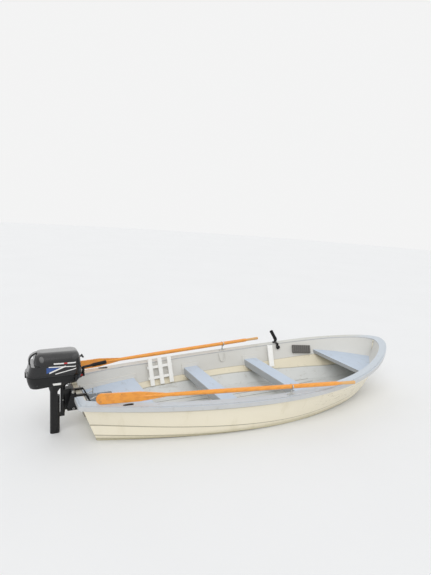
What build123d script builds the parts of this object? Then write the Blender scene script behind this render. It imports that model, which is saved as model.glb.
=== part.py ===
from build123d import *
from math import asin, atan2, cos, degrees, radians, sin, tan
import os

# Rowing and motor dinghy, lying afloat.
# Frame: origin on the waterline, on the centreline, below the transom's top edge.
# +X runs forward, +Y to port, +Z up. Millimetres.

# Hull
LENGTH = 4000.0
BEAM = 1580.0
SHEER_LOW = 369.0            # height of the rim's top above the waterline at its lowest
SHEER_LOW_STATION = 0.41     # a station is a place along the boat, as a share of the length from aft
SHEER_STERN_RISE = 49.0
SHEER_BOW_RISE = 244.0
SHEER_BOW_POWER = 2.4
STRAKE_STEP = 8.0            # width of the ledge under each strake
TRANSOM_RAKE = 22.0          # degrees from upright, foot forward
TRANSOM_WALL = 55.0
KEEL_HALF = 16.0
KEEL_PROUD = 12.0
KEEL_STATIONS = (0.9125, 0.8375, 0.725, 0.575, 0.4, 0.225, 0.06)
DEEPEST = 400.0              # reach of the cutting blocks below the waterline

# Rim round the boat's edge: a flat flange, a lower ledge outside it and a skirt
RIM_PLATE = 12.0
RIM_LIP = 6.0                # rim's inner edge stands this far past the liner's wall
RIM_FLANGE = 100.0
LEDGE_WIDTH = 20.0
LEDGE_DROP = 6.0
FASCIA = 10.0
FASCIA_DEPTH = 46.0
FASCIA_GAP = 4.0
TRANSOM_GAP = 8.0            # transom's top edge behind the fascia
RIM_CORNER = 34.0
STERN_FLANGE = 72.0
NOTCH_WIDTH = 400.0          # lowered part of the transom that carries the motor
NOTCH_Z = 362.0

# Liner
LINER_WALL = 6.0
LINER_GAP = 1.0
LEAST_HALF = 1.0             # least half-breadth of a section at the bow
SEAT_GAP = 0.3
WALL_PAD = 9.0               # moulded pads round the seats' ends stand this far off the wall
WALL_PAD_RISE = 38.0
WALL_PAD_BORDER = 24.0
GROOVE_WIDTH = 8.0
GROOVE_DEPTH = 2.5
GROOVE_PITCH = 92.0
GROOVE_COUNT = 6
GROOVE_AFT_GAP = 70.0
GROOVE_FORWARD_GAP = 225.0

# Seats
SEAT_Z = 250.0
BENCH_STATION = 0.1875
BENCH_WELL_AHEAD = 320.0     # front of the well behind the front of the bench
WELL_HALF = 190.0
WELL_DEPTH = 90.0
THWART_AFT_STATION = 0.35125
THWART_ROWING_STATION = 0.57125
THWART_WIDTH = 190.0
THWART_DEPTH = 90.0
THWART_ROUND = 14.0
BOW_SEAT_STATION = 0.81875
BOW_SEAT_Z = 345.0
BOW_SEAT_DEPTH = 42.0

BENCH_FRONT = BENCH_STATION * LENGTH
THWART_AFT_X = THWART_AFT_STATION * LENGTH
THWART_ROWING_X = THWART_ROWING_STATION * LENGTH
BOW_SEAT_X = BOW_SEAT_STATION * LENGTH

# Boards on the transom where the motor clamps
BOARD_HALF = 165.0
BOARD_THICK = 12.0
BOARD_LOW_Z = 190.0

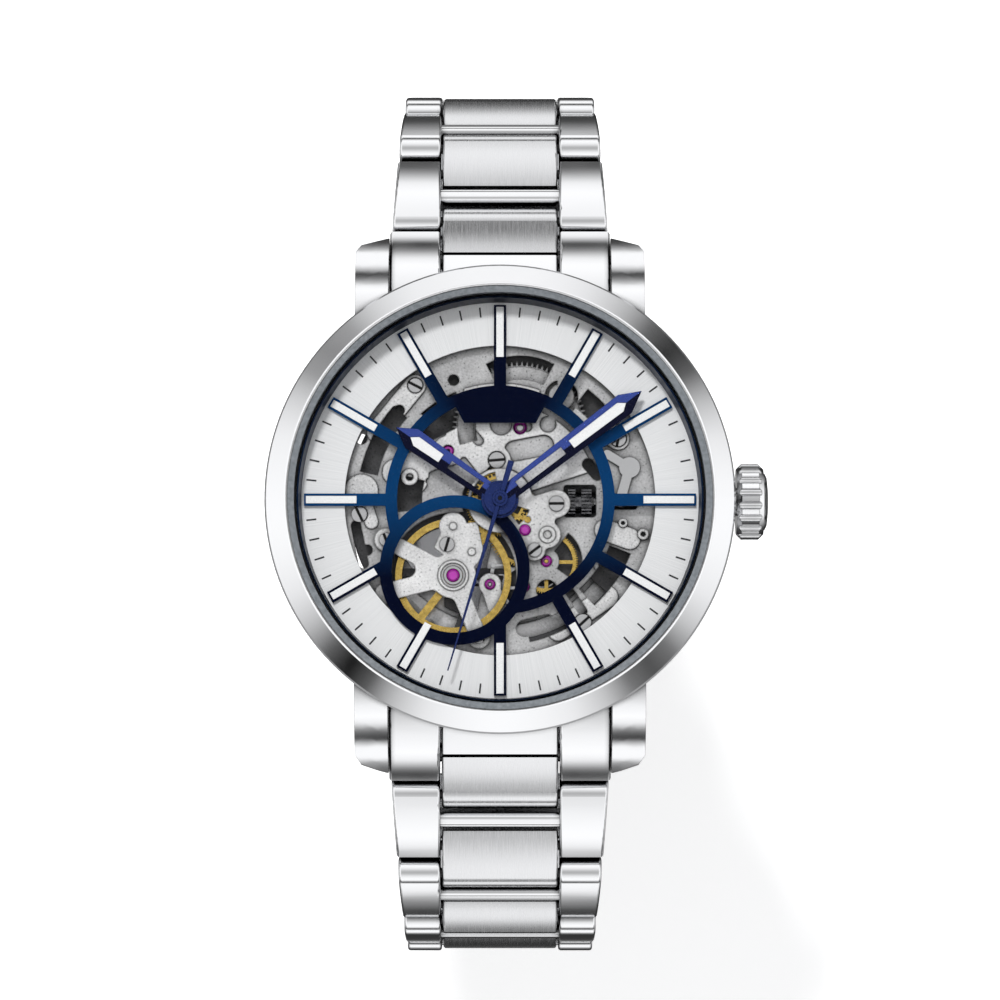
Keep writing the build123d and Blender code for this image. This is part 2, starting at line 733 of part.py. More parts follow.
def third_wheel():
    body = wheel(THIRD_TEETH, THIRD_PITCH, THIRD_Z, THIRD, 0, 4, 0.4, 0)
    body = body + pinion(THIRD_PINION, THIRD_PINION_PITCH, (5.14, 5.4), THIRD, THIRD_PINION_PHASE)
    return body + arbor((4.0, 6.25), THIRD)


def fourth_wheel():
    body = wheel(FOURTH_TEETH, FOURTH_PITCH, CENTRE_Z, FOURTH, 0, 4, 0.4, 0)
    body = body + pinion(FOURTH_PINION, FOURTH_PINION_PITCH, (4.47, 4.66), FOURTH, FOURTH_PINION_PHASE)
    return body + arbor((4.0, 6.3), FOURTH)


def seconds_pinion():
    body = pinion(FOURTH_PINION, FOURTH_PINION_PITCH, (4.47, 4.66), (0, 0), SECONDS_PINION_PHASE)
    return body + disc(0.18, (4.3, SECONDS_HAND_Z + 0.12))


def escape_wheel():
    """Fifteen raked club teeth."""
    tip = 2.7
    root = 2.1
    step = 360 / ESCAPE_TEETH
    outline = []
    for i in range(ESCAPE_TEETH):
        angle = step * i
        outline.append(polar(root, angle))
        outline.append(polar(tip - 0.12, angle + 7))
        outline.append(polar(tip, angle + 11))
        outline.append(polar(root + 0.1, angle + 6))
        outline.append(polar(root, angle + 9))
    face = Polygon(*outline, align=None) - crossings(1.8, 0.6, 4, 0.3)
    body = extrude(Pos(ESCAPE[0], ESCAPE[1], ESCAPE_Z[0]) * face, ESCAPE_Z[1] - ESCAPE_Z[0])
    body = body + pinion(ESCAPE_PINION, ESCAPE_PINION_PITCH, (4.9, 5.42), ESCAPE, ESCAPE_PINION_PHASE)
    return body + arbor((4.0, 6.3), ESCAPE, 0.13)


def pallet_fork():
    """Two arms that carry the pallet stones, and a lever with a forked end."""
    towards_balance = direction_of(PALLET, BALANCE)
    towards_escape = direction_of(PALLET, ESCAPE)
    arms = Pos(*PALLET) * Circle(0.42)
    stones = []
    for side in (1, -1):
        knee = polar(1.75, towards_escape + side * 86, PALLET)
        arms = arms + strap(PALLET, knee, 0.36)
        stone_end = polar(1.02, towards_escape + side * 8, knee)
        stone = plate(strap(knee, stone_end, 0.26), (PALLET_Z[1] + 0.01, PALLET_Z[1] + 0.06))
        stones.append(stone + disc(0.24, (PALLET_Z[1] + 0.01, PALLET_Z[1] + 0.07), knee))
    fork_end = polar(2.35, towards_balance, PALLET)
    arms = arms + strap(PALLET, fork_end, 0.3)
    for side in (1, -1):
        horn = polar(2.6, towards_balance + side * 8, PALLET)
        arms = arms + strap(fork_end, horn, 0.16)
    body = plate(arms, PALLET_Z) + arbor((4.0, 5.34), PALLET, 0.14)
    return [body] + stones


def balance_wheel():
    """A heavy rim on two curved arms, with the staff and the roller under it."""
    outer = 5.2
    inner = 4.6
    rim = Circle(outer) - Circle(inner)
    for angle in (52, 232):
        rim = rim + Rot(0, 0, angle) * Pos(2.4, 0) * Rectangle(4.6, 0.7)
    rim = rim + Circle(0.75)
    body = extrude(Pos(BALANCE[0], BALANCE[1], BALANCE_Z[0]) * rim, BALANCE_Z[1] - BALANCE_Z[0])
    body = body + disc(0.9, (5.06, 5.16), BALANCE) + disc(0.42, (5.06, 5.98), BALANCE)
    return body + arbor((4.0, 6.66), BALANCE, 0.14)


def mainspring_barrel():
    face = gear_face(BARREL_TEETH, BARREL_PITCH, BARREL_PHASE)
    place = Pos(BARREL[0], BARREL[1], 0)
    body = place * plate(face, (4.86, 5.1)) + disc(BARREL_PITCH - 0.32, DRUM_Z, BARREL)
    body = body - tube(BARREL_PITCH - 0.62, 0.9, (DRUM_Z[0] + 0.12, DRUM_Z[1] - 0.12), BARREL)
    body = body - disc(0.53, (4, 6), BARREL)
    grooves = tube(4.2, 4.0, (DRUM_Z[1] - 0.03, DRUM_Z[1] + 1), BARREL)
    return body - grooves


def ratchet_wheel():
    face = gear_face(RATCHET_TEETH, 4.3, 0) - Pos(0, 0) * Rectangle(0.9, 0.9)
    body = plate(face, RATCHET_Z)
    body = body + plate(Rectangle(0.86, 0.86), (RATCHET_Z[0] - 0.05, RATCHET_Z[1]))
    body = body + disc(0.5, (RATCHET_Z[1] - 0.02, 5.6))
    body = body + disc(0.27, (5.5, 6.3))
    return Pos(BARREL[0], BARREL[1], 0) * body


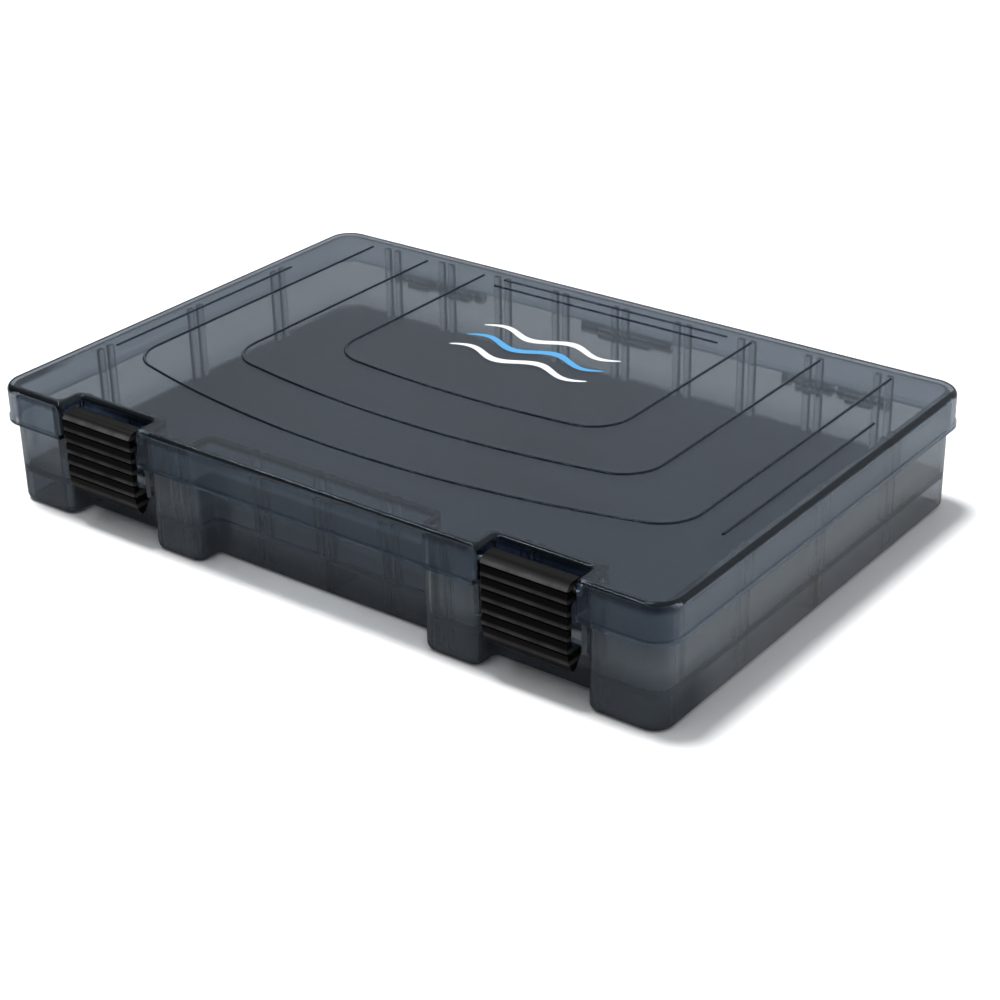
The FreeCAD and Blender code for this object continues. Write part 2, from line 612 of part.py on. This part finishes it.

----------------------------------------

Problem -
Give the lines again, exactly as they stand, from the beginning of the data through the line with "# +X runs forward, +Y".

Response to the task -
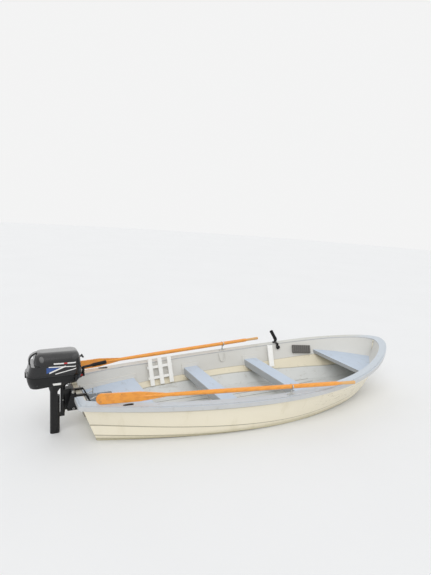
What build123d script builds the parts of this object? Then write the Blender scene script behind this render. It imports that model, which is saved as model.glb.
=== part.py ===
from build123d import *
from math import asin, atan2, cos, degrees, radians, sin, tan
import os

# Rowing and motor dinghy, lying afloat.
# Frame: origin on the waterline, on the centreline, below the transom's top edge.
# +X runs forward, +Y to port, +Z up. Millimetres.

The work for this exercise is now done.